[Begin]

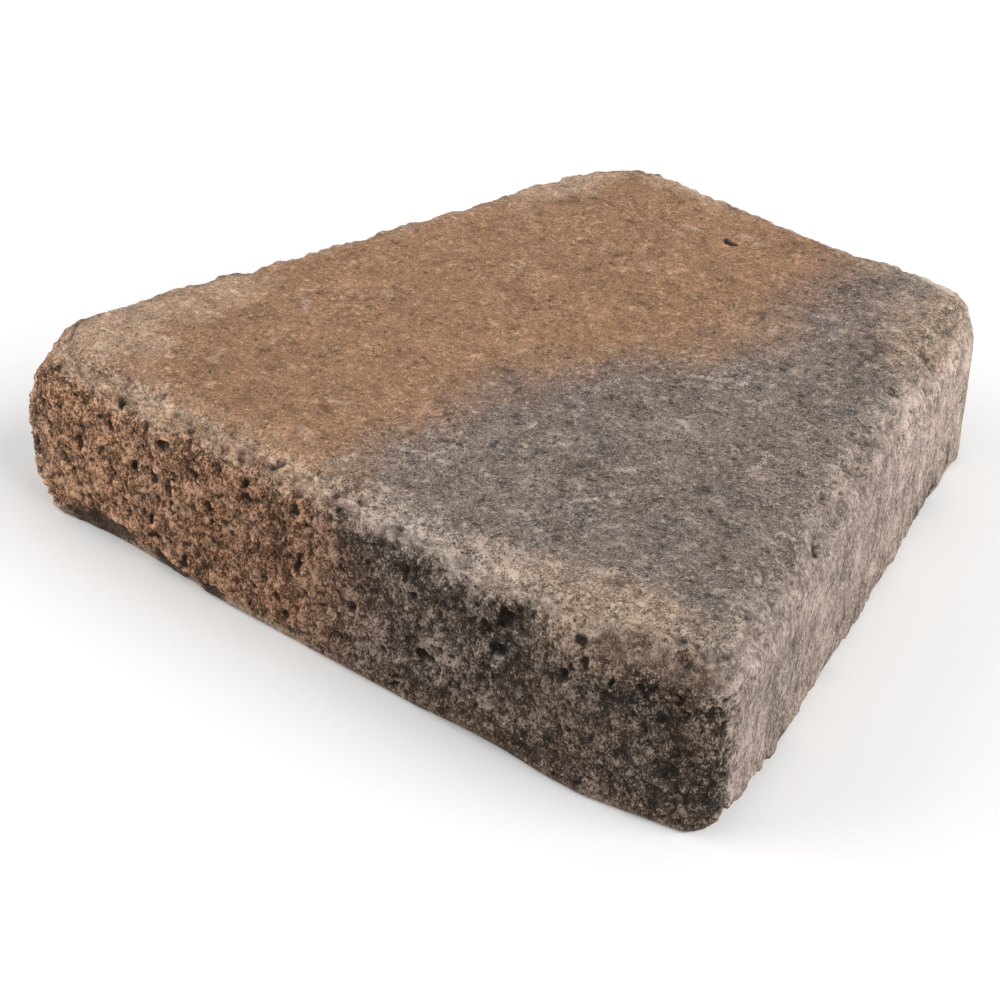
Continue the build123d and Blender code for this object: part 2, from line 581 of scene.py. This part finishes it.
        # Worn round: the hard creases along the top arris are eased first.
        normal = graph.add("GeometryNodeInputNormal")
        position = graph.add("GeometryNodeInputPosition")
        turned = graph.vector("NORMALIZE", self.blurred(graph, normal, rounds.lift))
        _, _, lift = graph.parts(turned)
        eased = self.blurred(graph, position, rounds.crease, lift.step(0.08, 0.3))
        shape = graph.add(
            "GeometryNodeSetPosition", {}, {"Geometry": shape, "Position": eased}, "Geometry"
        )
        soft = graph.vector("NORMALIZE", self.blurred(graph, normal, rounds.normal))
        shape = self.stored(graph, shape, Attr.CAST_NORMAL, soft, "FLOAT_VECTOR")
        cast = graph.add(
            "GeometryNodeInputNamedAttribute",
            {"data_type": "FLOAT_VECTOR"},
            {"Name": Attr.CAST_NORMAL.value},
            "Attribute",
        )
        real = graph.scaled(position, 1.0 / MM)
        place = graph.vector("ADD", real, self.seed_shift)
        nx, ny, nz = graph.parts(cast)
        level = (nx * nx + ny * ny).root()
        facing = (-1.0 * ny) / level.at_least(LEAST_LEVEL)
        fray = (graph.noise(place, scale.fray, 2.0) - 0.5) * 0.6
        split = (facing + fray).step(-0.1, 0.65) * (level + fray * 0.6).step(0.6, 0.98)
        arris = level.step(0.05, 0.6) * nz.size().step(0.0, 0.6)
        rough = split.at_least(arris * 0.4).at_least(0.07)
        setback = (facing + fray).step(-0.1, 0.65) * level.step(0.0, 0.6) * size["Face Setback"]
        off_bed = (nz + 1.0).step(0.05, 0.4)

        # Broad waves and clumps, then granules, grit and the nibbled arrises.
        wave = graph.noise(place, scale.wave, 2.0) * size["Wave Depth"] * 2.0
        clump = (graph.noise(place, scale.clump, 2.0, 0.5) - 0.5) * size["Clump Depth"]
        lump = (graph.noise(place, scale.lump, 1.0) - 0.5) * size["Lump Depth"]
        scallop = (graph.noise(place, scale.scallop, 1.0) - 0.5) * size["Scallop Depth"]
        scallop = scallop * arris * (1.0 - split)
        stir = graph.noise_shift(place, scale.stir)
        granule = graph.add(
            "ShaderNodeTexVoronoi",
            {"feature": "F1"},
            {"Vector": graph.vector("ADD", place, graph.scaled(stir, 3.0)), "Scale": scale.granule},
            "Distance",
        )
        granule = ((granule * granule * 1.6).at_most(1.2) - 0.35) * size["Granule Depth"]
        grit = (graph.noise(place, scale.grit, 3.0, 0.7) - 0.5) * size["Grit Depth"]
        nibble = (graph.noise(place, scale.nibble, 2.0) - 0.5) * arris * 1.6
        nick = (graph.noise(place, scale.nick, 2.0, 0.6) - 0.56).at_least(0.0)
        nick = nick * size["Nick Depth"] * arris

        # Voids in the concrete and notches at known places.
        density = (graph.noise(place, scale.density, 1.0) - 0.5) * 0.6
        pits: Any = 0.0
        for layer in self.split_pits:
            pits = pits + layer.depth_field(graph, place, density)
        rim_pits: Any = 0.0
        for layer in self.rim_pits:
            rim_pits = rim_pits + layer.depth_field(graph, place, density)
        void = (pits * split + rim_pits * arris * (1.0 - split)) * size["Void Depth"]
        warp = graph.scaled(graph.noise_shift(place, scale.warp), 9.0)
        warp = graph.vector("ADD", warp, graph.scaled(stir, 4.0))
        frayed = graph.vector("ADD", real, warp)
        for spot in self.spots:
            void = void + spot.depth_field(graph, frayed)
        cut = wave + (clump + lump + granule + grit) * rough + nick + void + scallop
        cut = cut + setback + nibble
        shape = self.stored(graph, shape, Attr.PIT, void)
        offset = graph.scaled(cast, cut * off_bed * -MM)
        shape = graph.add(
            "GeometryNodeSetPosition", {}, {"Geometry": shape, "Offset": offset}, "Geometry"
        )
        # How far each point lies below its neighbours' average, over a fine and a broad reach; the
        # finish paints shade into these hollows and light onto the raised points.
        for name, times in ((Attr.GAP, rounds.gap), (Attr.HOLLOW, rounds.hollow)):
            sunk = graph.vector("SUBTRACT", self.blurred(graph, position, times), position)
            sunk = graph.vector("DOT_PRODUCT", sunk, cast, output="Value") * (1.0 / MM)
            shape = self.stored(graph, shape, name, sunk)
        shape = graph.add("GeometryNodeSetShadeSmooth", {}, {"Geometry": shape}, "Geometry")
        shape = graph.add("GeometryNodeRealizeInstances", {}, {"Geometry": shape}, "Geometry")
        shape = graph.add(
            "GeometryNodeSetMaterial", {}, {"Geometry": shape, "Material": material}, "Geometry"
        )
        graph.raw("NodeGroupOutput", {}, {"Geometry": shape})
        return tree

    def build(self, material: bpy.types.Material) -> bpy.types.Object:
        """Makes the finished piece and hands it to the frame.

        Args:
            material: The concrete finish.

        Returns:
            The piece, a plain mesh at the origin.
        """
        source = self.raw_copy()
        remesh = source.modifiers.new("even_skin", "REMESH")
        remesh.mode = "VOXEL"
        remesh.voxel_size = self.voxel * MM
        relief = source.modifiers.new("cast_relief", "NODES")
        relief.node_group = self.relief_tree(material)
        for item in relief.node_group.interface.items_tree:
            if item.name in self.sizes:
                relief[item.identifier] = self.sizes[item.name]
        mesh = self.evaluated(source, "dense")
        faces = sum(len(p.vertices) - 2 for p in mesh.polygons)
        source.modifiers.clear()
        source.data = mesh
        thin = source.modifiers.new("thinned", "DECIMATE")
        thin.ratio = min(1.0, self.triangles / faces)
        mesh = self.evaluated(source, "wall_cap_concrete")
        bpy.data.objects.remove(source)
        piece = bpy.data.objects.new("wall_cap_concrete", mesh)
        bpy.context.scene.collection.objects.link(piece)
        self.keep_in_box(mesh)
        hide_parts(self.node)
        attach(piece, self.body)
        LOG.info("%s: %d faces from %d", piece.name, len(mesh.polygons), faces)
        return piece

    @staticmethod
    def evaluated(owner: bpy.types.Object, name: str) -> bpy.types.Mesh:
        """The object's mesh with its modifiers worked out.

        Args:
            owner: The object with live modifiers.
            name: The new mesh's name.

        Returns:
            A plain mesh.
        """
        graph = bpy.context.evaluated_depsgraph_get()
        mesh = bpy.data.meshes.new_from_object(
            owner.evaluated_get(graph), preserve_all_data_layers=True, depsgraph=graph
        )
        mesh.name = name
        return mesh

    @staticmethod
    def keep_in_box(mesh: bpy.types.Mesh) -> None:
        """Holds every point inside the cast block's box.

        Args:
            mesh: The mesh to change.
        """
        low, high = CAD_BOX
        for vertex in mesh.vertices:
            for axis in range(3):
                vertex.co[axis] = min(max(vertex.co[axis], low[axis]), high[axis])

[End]

> TASK DETAILS
Each line of the listing should be echoed back exactly.

> CORRECT RESPONSE
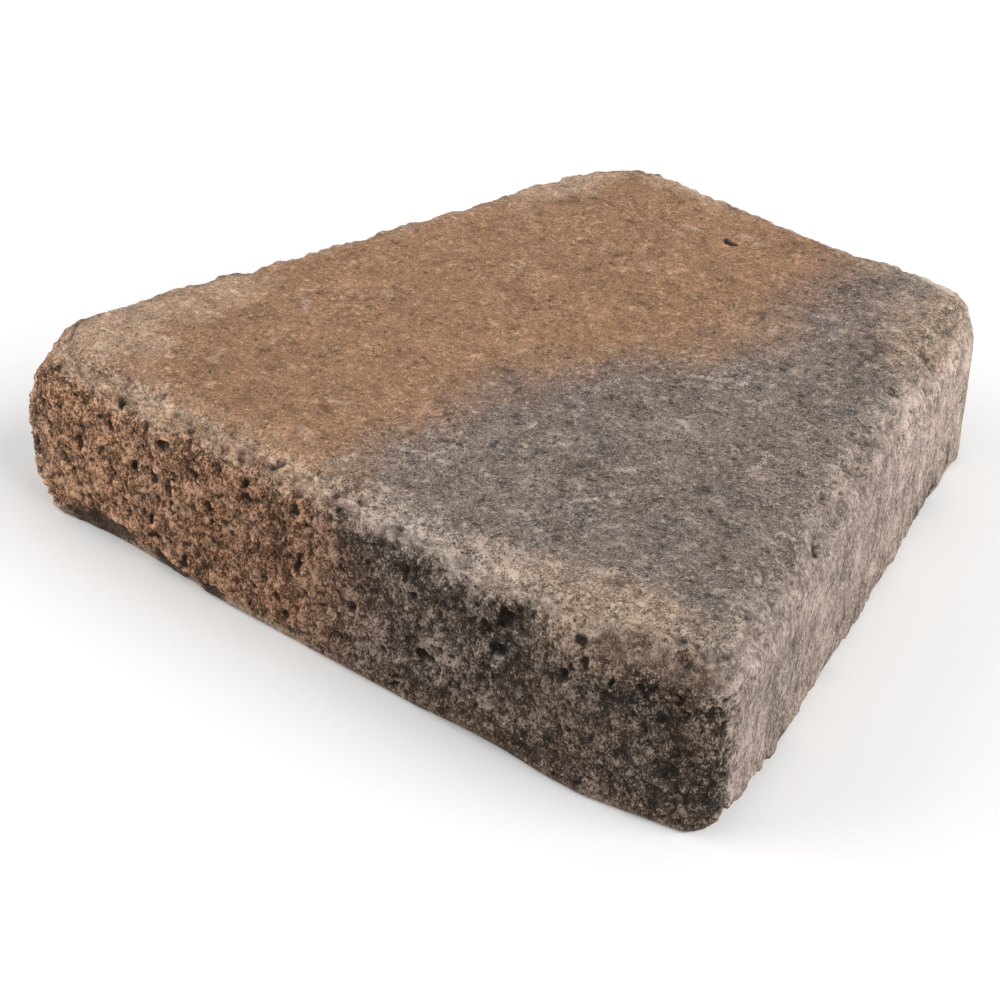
Continue the build123d and Blender code for this object: part 2, from line 581 of scene.py. This part finishes it.
        # Worn round: the hard creases along the top arris are eased first.
        normal = graph.add("GeometryNodeInputNormal")
        position = graph.add("GeometryNodeInputPosition")
        turned = graph.vector("NORMALIZE", self.blurred(graph, normal, rounds.lift))
        _, _, lift = graph.parts(turned)
        eased = self.blurred(graph, position, rounds.crease, lift.step(0.08, 0.3))
        shape = graph.add(
            "GeometryNodeSetPosition", {}, {"Geometry": shape, "Position": eased}, "Geometry"
        )
        soft = graph.vector("NORMALIZE", self.blurred(graph, normal, rounds.normal))
        shape = self.stored(graph, shape, Attr.CAST_NORMAL, soft, "FLOAT_VECTOR")
        cast = graph.add(
            "GeometryNodeInputNamedAttribute",
            {"data_type": "FLOAT_VECTOR"},
            {"Name": Attr.CAST_NORMAL.value},
            "Attribute",
        )
        real = graph.scaled(position, 1.0 / MM)
        place = graph.vector("ADD", real, self.seed_shift)
        nx, ny, nz = graph.parts(cast)
        level = (nx * nx + ny * ny).root()
        facing = (-1.0 * ny) / level.at_least(LEAST_LEVEL)
        fray = (graph.noise(place, scale.fray, 2.0) - 0.5) * 0.6
        split = (facing + fray).step(-0.1, 0.65) * (level + fray * 0.6).step(0.6, 0.98)
        arris = level.step(0.05, 0.6) * nz.size().step(0.0, 0.6)
        rough = split.at_least(arris * 0.4).at_least(0.07)
        setback = (facing + fray).step(-0.1, 0.65) * level.step(0.0, 0.6) * size["Face Setback"]
        off_bed = (nz + 1.0).step(0.05, 0.4)

        # Broad waves and clumps, then granules, grit and the nibbled arrises.
        wave = graph.noise(place, scale.wave, 2.0) * size["Wave Depth"] * 2.0
        clump = (graph.noise(place, scale.clump, 2.0, 0.5) - 0.5) * size["Clump Depth"]
        lump = (graph.noise(place, scale.lump, 1.0) - 0.5) * size["Lump Depth"]
        scallop = (graph.noise(place, scale.scallop, 1.0) - 0.5) * size["Scallop Depth"]
        scallop = scallop * arris * (1.0 - split)
        stir = graph.noise_shift(place, scale.stir)
        granule = graph.add(
            "ShaderNodeTexVoronoi",
            {"feature": "F1"},
            {"Vector": graph.vector("ADD", place, graph.scaled(stir, 3.0)), "Scale": scale.granule},
            "Distance",
        )
        granule = ((granule * granule * 1.6).at_most(1.2) - 0.35) * size["Granule Depth"]
        grit = (graph.noise(place, scale.grit, 3.0, 0.7) - 0.5) * size["Grit Depth"]
        nibble = (graph.noise(place, scale.nibble, 2.0) - 0.5) * arris * 1.6
        nick = (graph.noise(place, scale.nick, 2.0, 0.6) - 0.56).at_least(0.0)
        nick = nick * size["Nick Depth"] * arris

        # Voids in the concrete and notches at known places.
        density = (graph.noise(place, scale.density, 1.0) - 0.5) * 0.6
        pits: Any = 0.0
        for layer in self.split_pits:
            pits = pits + layer.depth_field(graph, place, density)
        rim_pits: Any = 0.0
        for layer in self.rim_pits:
            rim_pits = rim_pits + layer.depth_field(graph, place, density)
        void = (pits * split + rim_pits * arris * (1.0 - split)) * size["Void Depth"]
        warp = graph.scaled(graph.noise_shift(place, scale.warp), 9.0)
        warp = graph.vector("ADD", warp, graph.scaled(stir, 4.0))
        frayed = graph.vector("ADD", real, warp)
        for spot in self.spots:
            void = void + spot.depth_field(graph, frayed)
        cut = wave + (clump + lump + granule + grit) * rough + nick + void + scallop
        cut = cut + setback + nibble
        shape = self.stored(graph, shape, Attr.PIT, void)
        offset = graph.scaled(cast, cut * off_bed * -MM)
        shape = graph.add(
            "GeometryNodeSetPosition", {}, {"Geometry": shape, "Offset": offset}, "Geometry"
        )
        # How far each point lies below its neighbours' average, over a fine and a broad reach; the
        # finish paints shade into these hollows and light onto the raised points.
        for name, times in ((Attr.GAP, rounds.gap), (Attr.HOLLOW, rounds.hollow)):
            sunk = graph.vector("SUBTRACT", self.blurred(graph, position, times), position)
            sunk = graph.vector("DOT_PRODUCT", sunk, cast, output="Value") * (1.0 / MM)
            shape = self.stored(graph, shape, name, sunk)
        shape = graph.add("GeometryNodeSetShadeSmooth", {}, {"Geometry": shape}, "Geometry")
        shape = graph.add("GeometryNodeRealizeInstances", {}, {"Geometry": shape}, "Geometry")
        shape = graph.add(
            "GeometryNodeSetMaterial", {}, {"Geometry": shape, "Material": material}, "Geometry"
        )
        graph.raw("NodeGroupOutput", {}, {"Geometry": shape})
        return tree

    def build(self, material: bpy.types.Material) -> bpy.types.Object:
        """Makes the finished piece and hands it to the frame.

        Args:
            material: The concrete finish.

        Returns:
            The piece, a plain mesh at the origin.
        """
        source = self.raw_copy()
        remesh = source.modifiers.new("even_skin", "REMESH")
        remesh.mode = "VOXEL"
        remesh.voxel_size = self.voxel * MM
        relief = source.modifiers.new("cast_relief", "NODES")
        relief.node_group = self.relief_tree(material)
        for item in relief.node_group.interface.items_tree:
            if item.name in self.sizes:
                relief[item.identifier] = self.sizes[item.name]
        mesh = self.evaluated(source, "dense")
        faces = sum(len(p.vertices) - 2 for p in mesh.polygons)
        source.modifiers.clear()
        source.data = mesh
        thin = source.modifiers.new("thinned", "DECIMATE")
        thin.ratio = min(1.0, self.triangles / faces)
        mesh = self.evaluated(source, "wall_cap_concrete")
        bpy.data.objects.remove(source)
        piece = bpy.data.objects.new("wall_cap_concrete", mesh)
        bpy.context.scene.collection.objects.link(piece)
        self.keep_in_box(mesh)
        hide_parts(self.node)
        attach(piece, self.body)
        LOG.info("%s: %d faces from %d", piece.name, len(mesh.polygons), faces)
        return piece

    @staticmethod
    def evaluated(owner: bpy.types.Object, name: str) -> bpy.types.Mesh:
        """The object's mesh with its modifiers worked out.

        Args:
            owner: The object with live modifiers.
            name: The new mesh's name.

        Returns:
            A plain mesh.
        """
        graph = bpy.context.evaluated_depsgraph_get()
        mesh = bpy.data.meshes.new_from_object(
            owner.evaluated_get(graph), preserve_all_data_layers=True, depsgraph=graph
        )
        mesh.name = name
        return mesh

    @staticmethod
    def keep_in_box(mesh: bpy.types.Mesh) -> None:
        """Holds every point inside the cast block's box.

        Args:
            mesh: The mesh to change.
        """
        low, high = CAD_BOX
        for vertex in mesh.vertices:
            for axis in range(3):
                vertex.co[axis] = min(max(vertex.co[axis], low[axis]), high[axis])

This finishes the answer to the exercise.